My brother fell into the kitchen, face down, hands scrambling all around, feeling. His body contorted and he clawed at his downturned face. I reached out to touch his shoulder and he recoiled, turning to expose his face to me. I let out a shrill stiff cry.

His mouth, eyes, nostrils, and ears had been sewn shut in a tangle of thick black thread. He reached out for me and I could see his cheeks turn purple and swell. He grabbed at my legs and I backed away in terror, still screaming. Then he fell limp.

I could hear my mother moving through the house. She stomped into the kitchen, obviously prepared to hand out discipline. When she saw my brother lying lifeless on the kitchen tiles, she stopped dead in her tracks before springing to action, trying to shake him back into existence.
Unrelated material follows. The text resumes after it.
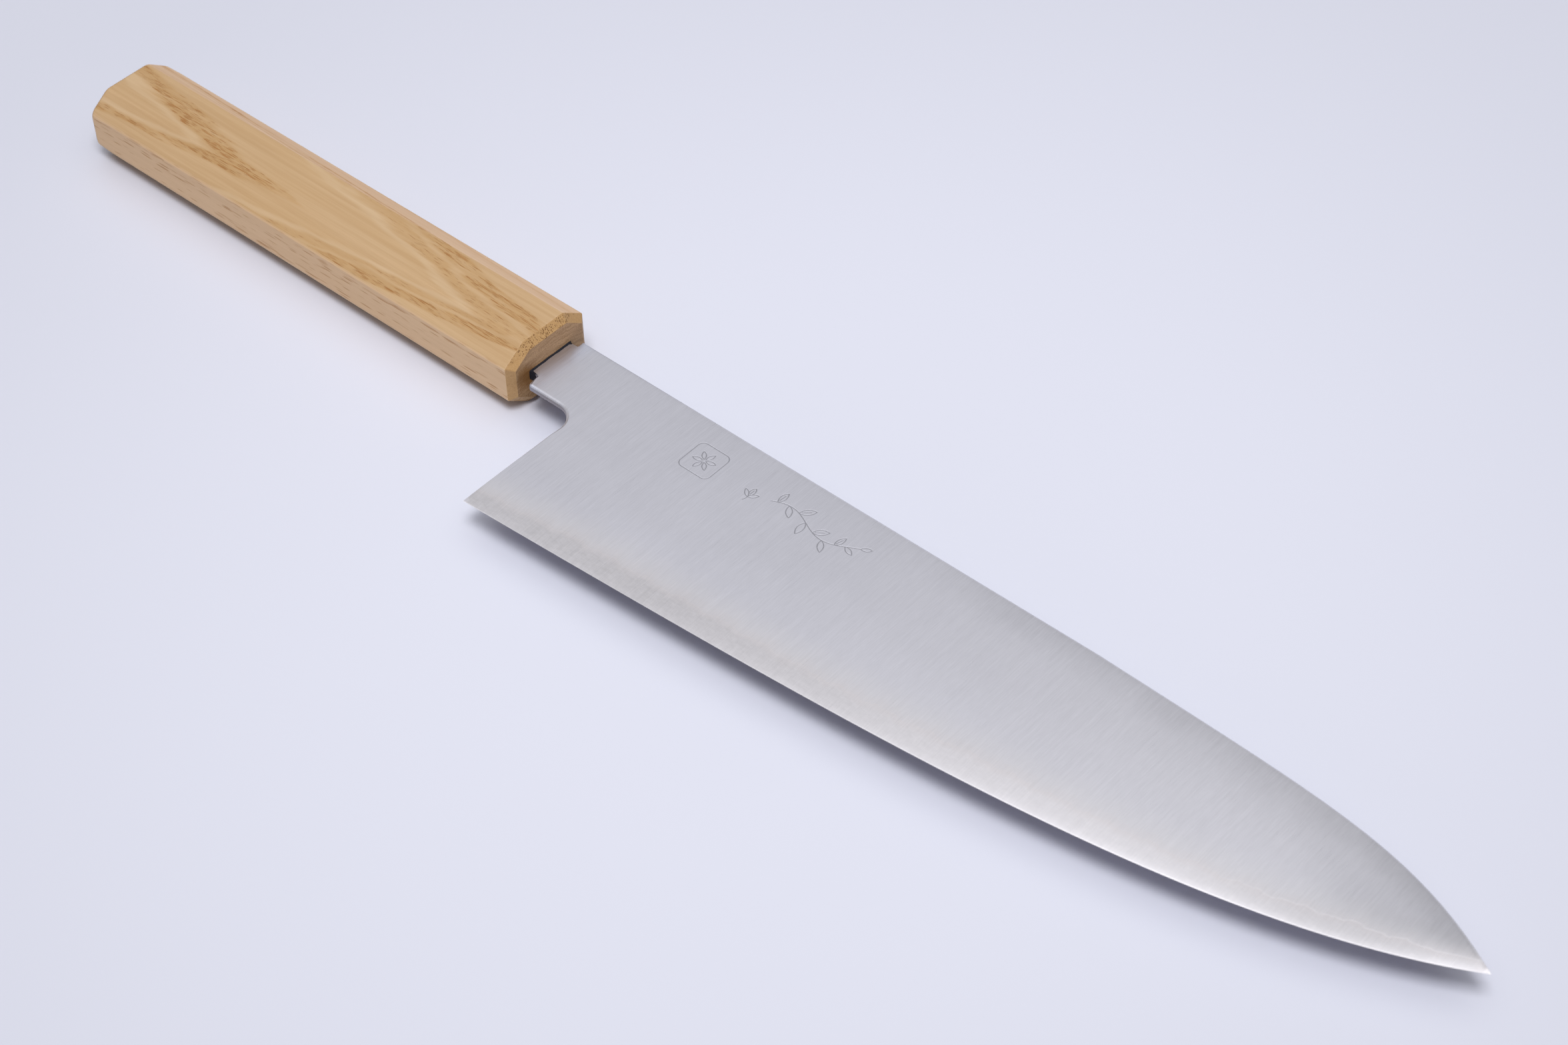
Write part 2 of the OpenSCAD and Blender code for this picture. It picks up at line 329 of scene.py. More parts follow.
def outline():
    """Outline, counter-clockwise seen from the right face, as rows of
    x, y, rounding; and how many rows lie on the edge before the point."""
    rows = []

    def run(points, rounding):
        for p in points[:-1]:
            rows.append((p[0], p[1],
                         rounding(p) if callable(rounding) else rounding))

    run(resample(EDGE, 0.9), 0.0)
    edge_count = len(rows)
    # point to upper shoulder along the spine, with short steps at the point
    spine = np.vstack([SPINE[::-1], [(SHOULDER_X, SPINE_Y)]])
    near = [0, 0.28, 0.62, 1.05, 1.5, 2.05]
    far = np.concatenate([np.linspace(near[-1], 110, 400),
                          [arc_length(spine)[-1]]])
    run(at_distance(spine, np.array(near)), spine_rounding)
    run(resample(at_distance(spine, far), 1.0), spine_rounding)
    # upper shoulder, round the tang, lower shoulder
    tang_r, shoulder_r = 0.12, 0.9
    collar_x, taper = -4, 0.15
    corners = [(SHOULDER_X, SPINE_Y), (SHOULDER_X, TANG_TOP),
               (collar_x, TANG_TOP - taper), (-TANG_LEN, TANG_END),
               (-TANG_LEN, -TANG_END), (collar_x, -TANG_BOT + taper),
               (SHOULDER_X, -TANG_BOT), (SHOULDER_X, -NECK_Y + shoulder_r)]
    for start, end, step, rounding in zip(
            corners, corners[1:], (0.3, 0.5, 4.0, 1.4, 4.0, 0.5, 0.3),
            (0.25, *[tang_r] * 5, lower_shoulder_rounding)):
        run(resample([start, end], step), rounding)
    turn = np.linspace(math.pi, 1.5 * math.pi, 7)
    run(np.column_stack([SHOULDER_X + shoulder_r + shoulder_r * np.cos(turn),
                         -NECK_Y + shoulder_r + shoulder_r * np.sin(turn)]), 0.7)
    # neck, choil and heel
    run(resample([(SHOULDER_X + shoulder_r, -NECK_Y), (CHOIL_X, -NECK_Y)], 0.6),
        0.85)
    turn = np.linspace(math.pi / 2, 0, 23)
    run(np.column_stack([CHOIL_X + CHOIL_R * np.cos(turn),
                         CHOIL_Y + CHOIL_R * np.sin(turn)]), choil_rounding)
    heel = resample([(HEEL_X + HEEL_LEAN, CHOIL_Y), (HEEL_X, -HEEL_Y)], 0.8)
    bevel_y = -HEEL_Y + float(bevel_width(HEEL_X))
    heel = heel[heel[:, 1] > bevel_y + 0.25]
    k = (bevel_y + HEEL_Y) / (CHOIL_Y + HEEL_Y)
    run(np.vstack([heel, [(HEEL_X + HEEL_LEAN * k, bevel_y)],
                   [(HEEL_X, -HEEL_Y)]]), choil_rounding)
    return np.array(rows), edge_count


def inward(loop):
    """Inward directions at each outline vertex: unit length, and mitred."""
    following = np.roll(loop, -1, 0) - loop
    previous = loop - np.roll(loop, 1, 0)
    a = previous / np.linalg.norm(previous, axis=1)[:, None]
    b = following / np.linalg.norm(following, axis=1)[:, None]
    normal_a = np.column_stack([-a[:, 1], a[:, 0]])
    middle = normal_a + np.column_stack([-b[:, 1], b[:, 0]])
    unit = middle / np.linalg.norm(middle, axis=1)[:, None]
    scale = 1 / np.maximum((unit * normal_a).sum(1), 0.35)
    return unit, unit * scale[:, None]


# Outline vertex TIP is the point; those before it lie on the cutting edge.
OUTLINE, TIP = outline()
OUT_XY, ROUNDING = OUTLINE[:, :2], OUTLINE[:, 2]
N_OUT = len(OUT_XY)
UNIT, MITRE = inward(OUT_XY)


# ------------------------------------------------ triangulated blade sheet
def edges_of(tri):
    """Sorted and directed form of each edge of a triangle."""
    for a, b in ((0, 1), (1, 2), (2, 0)):
        yield ((min(tri[a], tri[b]), max(tri[a], tri[b])), (tri[a], tri[b]))


def in_blank(x, y):
    """Which places lie inside the blade or tang, clear of the outline."""
    blade = ((x > HEEL_X + 0.6) & (y > edge_y(x) + 0.5)
             & (y < spine_y(x) - 0.7))
    neck = ((x > SHOULDER_X + 0.8) & (x <= HEEL_X + 0.6)
            & (y > -NECK_Y + 0.9) & (y < SPINE_Y - 0.7))
    from_choil = np.hypot(x - CHOIL_X, y - CHOIL_Y)
    under = ((x > CHOIL_X) & (x <= HEEL_X + 0.6) & (y <= -NECK_Y + 0.9)
             & (from_choil > CHOIL_R + 0.8) & (y > CHOIL_Y))
    half = TANG_END + (TANG_TOP - TANG_END) * (x + TANG_LEN) / (TANG_LEN + 2.5)
    tang = ((x < SHOULDER_X - 0.3) & (np.abs(y) < half - 0.5)
            & (x > -TANG_LEN + 0.6))
    return blade | neck | under | tang


def coarse_grid(step=1.25, tang_step=4.0):
    points = []
    row = 0
    y = -HEEL_Y
    while y < TOP:
        x = -TANG_LEN + (step / 2 if row % 2 else 0)
        while x < TIP_X:
            points.append((x, y))
            x += step if x > 0 else tang_step
        y += step * HEX
        row += 1
    points = np.array(points)
    return points[in_blank(points[:, 0], points[:, 1])]


def ornament_grid():
    """Fine points on the strokes and a looser belt around them."""
    fine = staggered_grid(43.6, -8.0, 54, 12.5, 0.095)
    loose = staggered_grid(42.6, -9.0, 56, 15, 0.4)
    gap = stroke_distance(loose[:, 0], loose[:, 1])
    return np.vstack([fine[stroke_distance(fine[:, 0], fine[:, 1]) < 0.30],
                      loose[(gap >= 0.42) & (gap < 1.5)]])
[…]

We buried my brother and lived on, putting it away so that it’s one of those things that we rarely withdraw and discuss. My mother softened after his death and we keep in touch. Whenever I visit, we talk about everything besides my dad and brother. As time goes on and her mind has started to slip away, she opens more. The most recent time I joined her for dinner, she told me to be careful of the dragonflies. For a long time, I thought that maybe I was the only one that had recalled the story from my father’s childhood, but it seems she does too.

I miss them every day and still time’s arrow marches forward. Now that I have children of my own, I tell them the story of Tanner and the dragonflies. I’m not quite the storyteller my dad once was but I give it my best and it scares them well. I hope it does.